Jamal B. Soles and Charles A. Jackson
Outstanding Students of the Year
Hugh V. Alderson
John Green Memorial Endowed Scholarship
History Faculty Scholarship
Manuel G. Diaz
James C. Maynor Scholarship
Sue Betty Locklear Endowed Memorial Scholarship
Alicia M. Hatmaker
Max M. Weinstein history Scholarship
Nancy Jones-Dorothy Hupp Memorial Scholarship
Clifton Oxendine Scholarship
Joseph M. Sobieski
Loren Butler II History Award
Laura A. Spillman
Society of the Sons of the Revolution in the
State of North Carolina Scholarship in History
Civil War Songs and Stories
On Tuesday, February 10, the Music and History departments jointly sponsored "Civil War Songs and Stories." The opening sequence featured Drs. Scott Billingsley, Weston Cook, Bruce DeHart, and Jeff Frederick as the four presidential candidates in 1860. That reenactment was followed by the creative contributions of UNCP students and others.
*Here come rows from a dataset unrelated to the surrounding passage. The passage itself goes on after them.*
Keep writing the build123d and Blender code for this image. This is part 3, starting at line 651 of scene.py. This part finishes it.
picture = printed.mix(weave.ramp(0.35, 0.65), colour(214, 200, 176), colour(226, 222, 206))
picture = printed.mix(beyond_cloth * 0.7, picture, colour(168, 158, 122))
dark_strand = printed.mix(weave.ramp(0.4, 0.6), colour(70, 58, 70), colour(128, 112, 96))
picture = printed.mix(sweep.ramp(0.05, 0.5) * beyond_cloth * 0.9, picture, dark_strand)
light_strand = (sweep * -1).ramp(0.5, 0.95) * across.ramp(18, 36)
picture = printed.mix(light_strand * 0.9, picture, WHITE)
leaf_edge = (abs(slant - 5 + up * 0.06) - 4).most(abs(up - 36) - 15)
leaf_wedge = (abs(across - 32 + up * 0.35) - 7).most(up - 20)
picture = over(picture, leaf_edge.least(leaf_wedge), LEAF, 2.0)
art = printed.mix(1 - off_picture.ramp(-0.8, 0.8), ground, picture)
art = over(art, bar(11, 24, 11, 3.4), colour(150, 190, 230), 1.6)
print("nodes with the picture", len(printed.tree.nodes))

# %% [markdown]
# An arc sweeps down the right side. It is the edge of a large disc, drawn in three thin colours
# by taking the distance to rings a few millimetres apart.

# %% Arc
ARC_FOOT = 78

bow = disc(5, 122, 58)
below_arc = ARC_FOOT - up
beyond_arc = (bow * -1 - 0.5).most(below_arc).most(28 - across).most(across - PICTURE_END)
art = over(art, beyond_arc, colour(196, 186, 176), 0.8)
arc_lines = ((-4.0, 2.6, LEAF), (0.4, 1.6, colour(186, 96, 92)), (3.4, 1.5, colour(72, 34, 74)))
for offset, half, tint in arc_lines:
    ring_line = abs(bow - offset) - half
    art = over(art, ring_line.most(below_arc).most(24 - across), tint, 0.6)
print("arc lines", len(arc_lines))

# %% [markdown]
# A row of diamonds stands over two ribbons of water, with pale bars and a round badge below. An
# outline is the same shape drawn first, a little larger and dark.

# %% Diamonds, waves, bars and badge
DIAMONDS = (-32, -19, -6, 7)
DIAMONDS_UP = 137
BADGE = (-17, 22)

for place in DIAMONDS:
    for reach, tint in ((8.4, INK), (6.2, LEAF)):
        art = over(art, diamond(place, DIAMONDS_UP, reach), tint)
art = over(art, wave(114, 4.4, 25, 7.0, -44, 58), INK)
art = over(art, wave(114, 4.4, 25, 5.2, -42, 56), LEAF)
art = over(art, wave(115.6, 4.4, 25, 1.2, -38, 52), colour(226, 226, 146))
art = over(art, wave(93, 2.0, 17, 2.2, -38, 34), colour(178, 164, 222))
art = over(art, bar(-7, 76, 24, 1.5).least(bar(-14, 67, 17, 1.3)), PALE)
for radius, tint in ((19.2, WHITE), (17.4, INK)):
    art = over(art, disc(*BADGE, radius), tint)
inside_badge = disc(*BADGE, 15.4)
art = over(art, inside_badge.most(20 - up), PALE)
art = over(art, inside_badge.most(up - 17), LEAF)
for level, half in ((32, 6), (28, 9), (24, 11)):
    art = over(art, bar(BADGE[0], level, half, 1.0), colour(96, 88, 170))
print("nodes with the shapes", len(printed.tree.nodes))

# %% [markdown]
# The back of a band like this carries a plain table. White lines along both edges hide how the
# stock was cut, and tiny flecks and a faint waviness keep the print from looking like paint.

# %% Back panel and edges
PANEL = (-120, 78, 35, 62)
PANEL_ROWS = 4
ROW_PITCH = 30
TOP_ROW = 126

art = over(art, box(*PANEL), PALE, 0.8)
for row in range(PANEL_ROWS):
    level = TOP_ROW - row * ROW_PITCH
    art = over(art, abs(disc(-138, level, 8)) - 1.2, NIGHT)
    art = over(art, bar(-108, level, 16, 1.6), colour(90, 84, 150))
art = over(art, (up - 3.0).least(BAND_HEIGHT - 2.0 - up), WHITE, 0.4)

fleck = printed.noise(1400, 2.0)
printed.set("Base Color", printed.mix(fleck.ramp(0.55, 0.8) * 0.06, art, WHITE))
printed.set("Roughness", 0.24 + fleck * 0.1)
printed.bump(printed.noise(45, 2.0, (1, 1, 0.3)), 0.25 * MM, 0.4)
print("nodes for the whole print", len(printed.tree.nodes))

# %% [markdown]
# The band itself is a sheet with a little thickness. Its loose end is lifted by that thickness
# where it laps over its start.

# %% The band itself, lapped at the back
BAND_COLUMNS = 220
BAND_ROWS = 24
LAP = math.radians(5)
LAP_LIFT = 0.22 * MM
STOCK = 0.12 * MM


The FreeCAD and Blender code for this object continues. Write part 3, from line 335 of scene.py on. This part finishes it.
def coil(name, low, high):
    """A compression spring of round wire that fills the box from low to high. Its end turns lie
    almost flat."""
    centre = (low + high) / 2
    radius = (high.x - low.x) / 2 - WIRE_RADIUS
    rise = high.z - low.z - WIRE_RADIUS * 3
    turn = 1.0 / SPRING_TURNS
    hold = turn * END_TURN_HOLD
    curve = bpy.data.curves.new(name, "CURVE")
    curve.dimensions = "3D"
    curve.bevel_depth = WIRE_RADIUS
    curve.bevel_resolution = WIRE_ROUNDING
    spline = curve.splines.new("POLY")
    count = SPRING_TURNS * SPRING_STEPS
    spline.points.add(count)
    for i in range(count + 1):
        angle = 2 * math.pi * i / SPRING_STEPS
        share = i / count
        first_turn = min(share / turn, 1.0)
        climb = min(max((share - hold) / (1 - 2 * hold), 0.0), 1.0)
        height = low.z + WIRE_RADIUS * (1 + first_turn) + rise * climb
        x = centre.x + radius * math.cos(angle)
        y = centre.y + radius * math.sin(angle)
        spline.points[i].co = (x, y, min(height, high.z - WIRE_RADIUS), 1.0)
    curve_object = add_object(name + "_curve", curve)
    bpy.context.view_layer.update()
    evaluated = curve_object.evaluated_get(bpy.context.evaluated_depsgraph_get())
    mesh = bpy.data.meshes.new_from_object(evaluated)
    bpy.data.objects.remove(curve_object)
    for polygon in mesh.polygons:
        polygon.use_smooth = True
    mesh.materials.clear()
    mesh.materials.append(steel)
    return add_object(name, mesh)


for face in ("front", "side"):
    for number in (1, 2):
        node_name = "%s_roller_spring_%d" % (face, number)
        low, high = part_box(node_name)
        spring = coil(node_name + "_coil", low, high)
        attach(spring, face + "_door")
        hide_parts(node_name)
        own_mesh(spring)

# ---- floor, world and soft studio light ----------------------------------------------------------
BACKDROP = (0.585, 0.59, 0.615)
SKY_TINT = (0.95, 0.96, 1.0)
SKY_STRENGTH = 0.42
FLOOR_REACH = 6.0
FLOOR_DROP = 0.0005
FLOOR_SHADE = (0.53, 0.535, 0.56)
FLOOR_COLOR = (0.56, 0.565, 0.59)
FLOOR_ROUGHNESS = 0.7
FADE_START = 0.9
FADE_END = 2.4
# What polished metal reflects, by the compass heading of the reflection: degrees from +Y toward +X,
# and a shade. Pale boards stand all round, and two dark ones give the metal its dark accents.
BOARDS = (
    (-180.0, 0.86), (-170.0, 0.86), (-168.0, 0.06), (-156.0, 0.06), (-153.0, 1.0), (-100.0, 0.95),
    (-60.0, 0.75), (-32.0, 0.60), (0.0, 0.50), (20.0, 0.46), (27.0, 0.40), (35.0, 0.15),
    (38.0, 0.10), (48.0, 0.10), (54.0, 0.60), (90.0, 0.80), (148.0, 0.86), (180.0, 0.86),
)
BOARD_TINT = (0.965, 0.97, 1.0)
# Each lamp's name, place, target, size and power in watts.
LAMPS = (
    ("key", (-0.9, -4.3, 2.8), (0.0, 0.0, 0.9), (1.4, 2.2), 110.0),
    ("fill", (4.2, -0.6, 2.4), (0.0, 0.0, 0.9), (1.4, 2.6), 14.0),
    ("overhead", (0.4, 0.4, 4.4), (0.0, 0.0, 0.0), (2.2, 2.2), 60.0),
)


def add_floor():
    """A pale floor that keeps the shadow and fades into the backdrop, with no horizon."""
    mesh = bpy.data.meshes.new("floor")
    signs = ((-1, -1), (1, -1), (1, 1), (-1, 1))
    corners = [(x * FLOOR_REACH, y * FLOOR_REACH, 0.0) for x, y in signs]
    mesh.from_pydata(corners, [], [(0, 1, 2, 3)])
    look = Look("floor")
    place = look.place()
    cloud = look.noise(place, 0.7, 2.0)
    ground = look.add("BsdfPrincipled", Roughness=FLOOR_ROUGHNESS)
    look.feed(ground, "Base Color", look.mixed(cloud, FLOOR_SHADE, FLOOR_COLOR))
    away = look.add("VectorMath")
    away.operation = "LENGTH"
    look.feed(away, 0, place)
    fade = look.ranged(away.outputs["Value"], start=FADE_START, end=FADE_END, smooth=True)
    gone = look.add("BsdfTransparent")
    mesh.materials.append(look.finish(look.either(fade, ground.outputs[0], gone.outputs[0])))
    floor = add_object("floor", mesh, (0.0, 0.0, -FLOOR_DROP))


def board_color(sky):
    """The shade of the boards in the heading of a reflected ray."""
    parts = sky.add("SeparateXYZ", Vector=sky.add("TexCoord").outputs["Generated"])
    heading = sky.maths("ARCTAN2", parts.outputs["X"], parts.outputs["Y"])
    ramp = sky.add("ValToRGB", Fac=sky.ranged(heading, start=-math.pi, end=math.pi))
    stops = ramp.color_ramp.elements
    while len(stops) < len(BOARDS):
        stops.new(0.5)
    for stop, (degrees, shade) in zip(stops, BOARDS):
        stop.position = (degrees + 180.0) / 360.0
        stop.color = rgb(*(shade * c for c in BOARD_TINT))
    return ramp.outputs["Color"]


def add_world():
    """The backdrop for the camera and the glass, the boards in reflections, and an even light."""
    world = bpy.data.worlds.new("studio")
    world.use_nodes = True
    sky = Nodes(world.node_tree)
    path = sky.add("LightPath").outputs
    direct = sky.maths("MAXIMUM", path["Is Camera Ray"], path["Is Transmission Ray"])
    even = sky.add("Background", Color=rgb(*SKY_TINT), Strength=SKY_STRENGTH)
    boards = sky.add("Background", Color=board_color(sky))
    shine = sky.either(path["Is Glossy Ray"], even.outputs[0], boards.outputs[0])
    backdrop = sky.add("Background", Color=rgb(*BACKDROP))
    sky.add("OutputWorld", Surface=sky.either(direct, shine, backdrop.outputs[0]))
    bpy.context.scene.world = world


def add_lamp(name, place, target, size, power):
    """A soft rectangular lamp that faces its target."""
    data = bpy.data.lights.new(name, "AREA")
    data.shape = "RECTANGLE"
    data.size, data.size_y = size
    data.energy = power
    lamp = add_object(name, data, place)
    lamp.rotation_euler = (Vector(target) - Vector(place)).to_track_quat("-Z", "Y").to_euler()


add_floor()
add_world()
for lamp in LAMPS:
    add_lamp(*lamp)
Highlights included the following.
- History students portrayed Union and Confederate soldiers and their wives.
- Theatre student Kayla Cox performed a monologue she wrote based on the wartime experiences of Harriet Tubman.
- December 2014 graduate Melvin Morris (Art) displayed several of his paintings.
- A student brass quintet opened the second half of the program.
- The second half also featured powerful arias by Music majors DeeDee Hargett, Meredith Shanahan, and Nygel Robinson, and a moving choral finale with a huge solo by Fabian Griffith.
- The University Chorale performed five pieces—for a preview, check out this video of their rehearsal: http://youtu.be/OLM3p_kk93k (I apologize for the poor quality—I filmed this on my iPad yesterday morning).
Many students, faculty, and staff across campus have worked to make this concert happen, and we applaud their fine work.
The History Department offers special thanks to Dr. Jaime Martinez for her creativity, inspiraton, and hard work in bringing this production to the UNC Pembroke community.